We Bury the Dead has some good new ideas amongst the expected zombie moments, even if they’re not zombies. They’re not, totally, right? 

ANCHOR BAY BLU-RAY AND DVD RELEASE: Dinner With Leatherface (2024)

In this doicumentary on Gunnar Hansen, you get to hear from some real luminaries: Bruce Campbell, Danielle Harris, Barbara Crampton, Gunnar Hansen, Edwin Neal, R.A. Mihailoff, Kane Hodder, Dave Sheridan, Felissa Rose, Michelle Bauer, Tiffany Shepis, Brian O’Halloran, Debbie Rochon, Fred Olen Ray, Brett Wagner, Betsy Baker, Allen Danziger, Kim Henkel, Daniel Pearl, Joe R. Lansdale, Jeff Burr, Tony Timpone, Michael Sonye, Del Howison and Bret McCormick, all discussing how they not only worked with the actor, but got to know him.

This isn’t just a list of credits.

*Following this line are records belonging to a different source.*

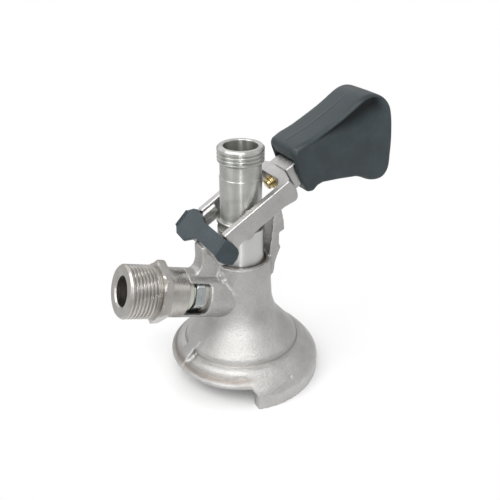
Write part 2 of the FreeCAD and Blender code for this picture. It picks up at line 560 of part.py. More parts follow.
def main():
    """Build every node."""
    os.makedirs("parts", exist_ok=True)
    save("body", make_body())
    save("probe", make_probe())
    save("probe_seal", tube(PROBE_SEAL_R, SPIGOT_R, LIP_TOP_Z, SHOULDER_Z))
    drop = (BEER_BALL_R + FIT_SEAT) * sqrt(2) - SEAT_R
    save("beer_ball", ball(BEER_BALL_R, SEAT_Z + drop))
    save("beer_ball_stop", make_stop())
    save("keg_seal", tube(KEG_SEAL_R, KEG_SEAL_IN_R, RIM_Z - 0.3, RIM_Z + KEG_SEAL_H))
    gland = (GLAND_R - BORE_R) / 2
    ring = Part.makeTorus(BORE_R + gland, gland, V(0, 0, sum(GLAND_Z) / 2))
    save("barrel_ring", ring)
    save("barrel_wiper", tube(WIPER_R, BORE_R, WIPER_Z, WIPER_Z + WIPER_H))
    save("inlet_adaptor", on_inlet(make_adaptor()))
    washer_end = BOSS_END + WASHER_H
    save("inlet_washer", on_inlet(tube(NUT_R - 0.5, SHANK_R, BOSS_END, washer_end)))
    nut = six_sided(NUT_AF, NUT_TURN, washer_end, NUT_END)
    save("inlet_ring_nut", on_inlet(nut.common(tube(NUT_R, SHANK_R, washer_end, NUT_END))))
    save("inlet_bush", on_inlet(tube(BUSH_R, SHANK_R, BUSH_START, WINDOW_END)))
    seat = CHAMBER_END - SEAT_RING_H
    save("gas_seat_ring", on_inlet(tube(CHAMBER_R, SEAT_HOLE_R, seat, CHAMBER_END)))
    middle = seat - sqrt((GAS_BALL_R + FIT_SEAT) ** 2 - SEAT_HOLE_R ** 2)
    save("gas_ball", on_inlet(ball(GAS_BALL_R, middle)))
    retainer = RETAINER_END + RETAINER_H
    save("gas_retainer", on_inlet(tube(CHAMBER_R, RETAINER_HOLE_R, RETAINER_END, retainer)))
    spring = coil(3.5, 0.4, middle - 4.25 - retainer, 4)
    spring.translate(V(0, 0, retainer))
    save("gas_spring", on_inlet(spring))
    save("fork", make_fork())
    hinge = cross_rod(PIN_R, PIN_X, PIN_Z, -ARM_OUT, ARM_OUT)
    save("hinge_pin", hinge.cut(cross_rod(PEG_R, PIN_X, PIN_Z, -ARM_OUT - 1, PEG_LEN - ARM_OUT)))
    lugs = [cross_rod(LUG_R, LUG_X, LUG_Z, LUG_IN, LUG_DEEP),
            cross_rod(LUG_R, LUG_X, LUG_Z, -LUG_DEEP, -LUG_IN)]
    save("drive_pins", Part.makeCompound(lugs))
    save("pin_clip", make_clip())
    save("latch_bush", make_bush())
    save("latch_plunger", make_plunger())
    save("latch_rod", make_rod())
    spring = coil(3.1, 0.45, PLUG_U - STOP_U[1], 5)
    spring.rotate(V(0, 0, 0), V(0, 1, 0), 90)
    spring.translate(V(STOP_U[1], 0, AXIS_W))
    save("latch_spring", on_lever(spring))
    plug = lever_rod(SPRING_ROOM_R, PLUG_U, NECK_END)
    save("latch_plug", on_lever(plug.cut(lever_rod(ROD_R + FIT_RUN, PLUG_U - 1, NECK_END + 1))))
    save("grip", make_grip())
    save("grip_pin", on_lever(cross_rod(CROSS_R, CROSS_U, AXIS_W, -CROSS_HALF, CROSS_HALF)))


main()
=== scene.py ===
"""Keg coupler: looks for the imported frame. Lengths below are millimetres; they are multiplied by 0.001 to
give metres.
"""
import json
import math
import bmesh
import bpy
import numpy as np
from mathutils import Matrix, Vector


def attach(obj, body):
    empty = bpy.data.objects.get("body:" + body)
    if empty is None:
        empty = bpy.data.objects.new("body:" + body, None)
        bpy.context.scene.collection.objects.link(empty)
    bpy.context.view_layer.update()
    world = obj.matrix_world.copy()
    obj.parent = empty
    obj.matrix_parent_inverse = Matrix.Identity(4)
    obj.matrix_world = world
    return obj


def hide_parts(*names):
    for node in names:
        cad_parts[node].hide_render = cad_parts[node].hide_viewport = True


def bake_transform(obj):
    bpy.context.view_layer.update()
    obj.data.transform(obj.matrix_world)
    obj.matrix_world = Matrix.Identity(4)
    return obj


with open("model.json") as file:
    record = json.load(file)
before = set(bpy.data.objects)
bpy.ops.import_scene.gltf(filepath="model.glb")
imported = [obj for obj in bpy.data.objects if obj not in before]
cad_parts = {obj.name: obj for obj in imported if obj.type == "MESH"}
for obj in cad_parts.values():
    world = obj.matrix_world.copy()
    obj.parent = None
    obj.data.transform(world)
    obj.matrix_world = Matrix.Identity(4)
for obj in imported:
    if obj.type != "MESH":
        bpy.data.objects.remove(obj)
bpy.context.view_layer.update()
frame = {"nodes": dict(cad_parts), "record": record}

INLET_RISE = math.radians(17.7)
INLET_Z = 44.3
LEVER_TILT = math.radians(30.67)
LEVER_Z = 100.32
CLIP_TILT = math.radians(46.0)
AXIS_W = -5.0
PITCH = 1.814        # both threads, 14 turns to the inch
BEER_THREAD_R = 11.455
GAS_THREAD_R = 13.22
HEX_AF = 28.0
HEX_TURN = 14.6
NUT_AF = 18.6
NUT_TURN = 15.0
GRIP_HALF = 11.3
BORE_CLEAR_R = 12.15


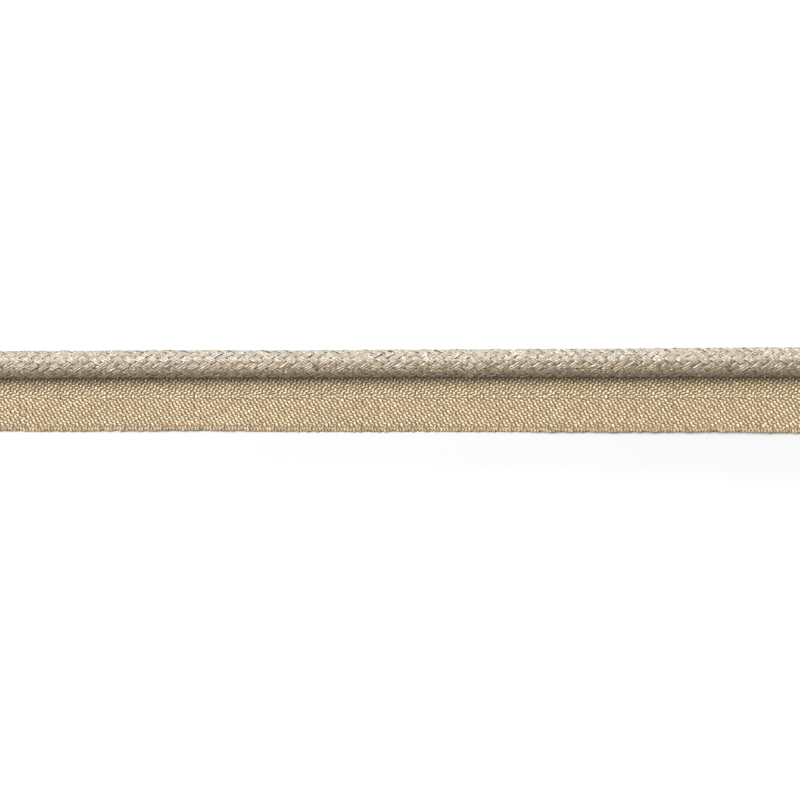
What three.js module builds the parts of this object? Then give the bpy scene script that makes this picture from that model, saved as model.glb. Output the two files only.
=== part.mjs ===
// A straight length of lip piping, in millimetres: a braided cord that is sewn along one half of a woven tape.
// X runs along the length, Y runs across it from the tape's free edge towards the cord, and Z is up from the
// surface that it lies on. The origin is on that surface, under the middle of the whole.

import * as THREE from 'three';

// Driving dimensions of the length
const LENGTH = 200;
const GAP = 0.3;

// The tape: a herringbone, whose twill turns back on its centre line, with a selvedge at each edge
const TAPE_THICKNESS = 1;
const TAPE_STEPS = 40;
const TURN_RIDGE_HEIGHT = 0.08;
const TURN_RIDGE_HALF_WIDTH = 0.35;
const LIFT_REACH = 5;
const EDGE_WAVER = 0.06;
const SLOW_WAVER = { share: 1, length: 57, start: 0 };
const QUICK_WAVER = { share: 0.6, length: 23, start: 1 };

// The cord: a tubular braid of diagonal strands, each over two and under two
const BRAID_ROWS = 12;
const BRAID_REPEATS = 76;
const FIRST_ROW_DEGREES = 46;
const CORD_TURN_DEGREES = 10;
const FLOAT_END_DEPTH = 0.12;
const BETWEEN_FLOATS_DEPTH = 0.32;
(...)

Instead, it feels like a collection of people who genuinely loved the man. They move past the surface-level trivia to discuss what it was like to share a meal or a long conversation with Hansen, proving he was the kind of person you’d want to have dinner with rather than an unapproachable celebrity.

You also get to see clips and hear stories about the films Hansen was in beyond his role as Leatherface, including Mosquito, Repligator, Hatred of a Minute, Witchunter, Rachel’s Attic, The Business, The Deepening, Swarm of the Snakehead, Brutal Massacre: A Comedy, and Gimme Skelter.

While many horror retrospectives feel like dry, insular vanity projects, this documentary breaks the mold by focusing on the man, not just the mask. It paints a portrait of Gunnar Hansen not as a scream king icon, but as a poet, author, and deeply kind soul who just happened to wield one of cinema’s most terrifying weapons.

In so many of these docs, it feels so insular and even pretentious. This film isn’t. It presents a man that you would like to meet and have dinner with, not an unapproachable actor who would look down on you. That means it’s a winner.

Extras include an audio commentary with director and writer Michael Kallio and editor John Wagner; extended interviews with Jeff Burr and Michael Feisener; a chat with Danielle Harris; a trailer and a featurette on more stories of the actor that didn’t make it into the final edit. You can get it from MVD on Blu-ray or DVD.